Re: [PATCH, i386]: Add SSE4.2 support - pcmpstr part
H. J. Lu wrote:
You may need to add 2 new SSE register classs, one for xmm0 and one
for other xmmN, like Y0 and Yn I added in my original SSE4.1 patch:
http://gcc.gnu.org/ml/gcc-patches/2007-04/msg01167.html
Otherwise, you will run into
http://gcc.gnu.org/bugzilla/show_bug.cgi?id=32189
No, one class is enough. The failure is clearly a register allocator
failure (BTW: I have reverted the patch, so we are back to hard regs for
variable blends; but safe_vector_operand() was still needed, so we won't
break for const0_rtx here).
Regarding the allocator failure:
This is how the pattern _should_ look:
(define_insn "sse4_1_blendvpd"
[(set (match_operand:V2DF 0 "register_operand" "=x")
(unspec:V2DF [(match_operand:V2DF 1 "register_operand" "0")
(match_operand:V2DF 2 "nonimmediate_operand" "xm")
(match_operand:V2DF 3 "register_operand" "z")]
UNSPEC_BLENDV))]
"TARGET_SSE4_1"
"blendvpd\t{%3, %2, %0|%0, %2, %3}"
[(set_attr "type" "ssemov")
(set_attr "prefix_extra" "1")
(set_attr "mode" "V2DF")])
So, it is evident that we don't need two classes, as we can't match op3,
neither with op2 nor op1. However, RA fails to resolve this situation,
as it assigns %xmm0 (first free class "x" register) to op0. It doesn't
bother to check the most constrained class - "z", which will fail
allocation due to this.
A kind of fixup for this situation would be fairly trivial. Look into
constraints and let the most constrained class get its hard register, as
the compilation lives and dies by this. There is plenty of "x" class
registers to allocate from for other operands. (BTW: This is the same
situation as the infamous ICE when other mega-instructions (string insns
like "rep stos" & co.) can't get AREG class (%eax) register allocated
for their input operand).
BTW: I have tried to use clobbers of %xmm0, but no effect.
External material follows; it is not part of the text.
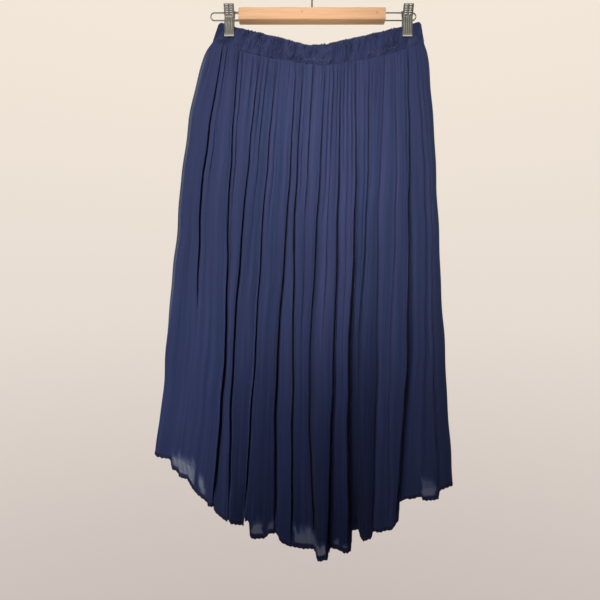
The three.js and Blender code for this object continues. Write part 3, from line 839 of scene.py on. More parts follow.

I'm kind of disappointed that reload can't solve this situation despite
its complexity and inherent magic. However, it can allocate all regs
when insn pattern is described using hard reg:
(define_insn "sse4_1_blendvpd"
[(set (match_operand:V2DF 0 "register_operand" "=x")
(unspec:V2DF [(match_operand:V2DF 1 "register_operand" "0")
(match_operand:V2DF 2 "nonimmediate_operand" "xm")
(reg:V2DF XMM0_REG)]
UNSPEC_BLENDV))]
"TARGET_SSE4_1"
"blendvpd\t{%%xmm0, %2, %0|%0, %2, %%xmm0}"
[(set_attr "type" "ssemov")
(set_attr "prefix_extra" "1")
(set_attr "mode" "V2DF")])
This just isn't what the pattern should look like. *sigh*
Uros.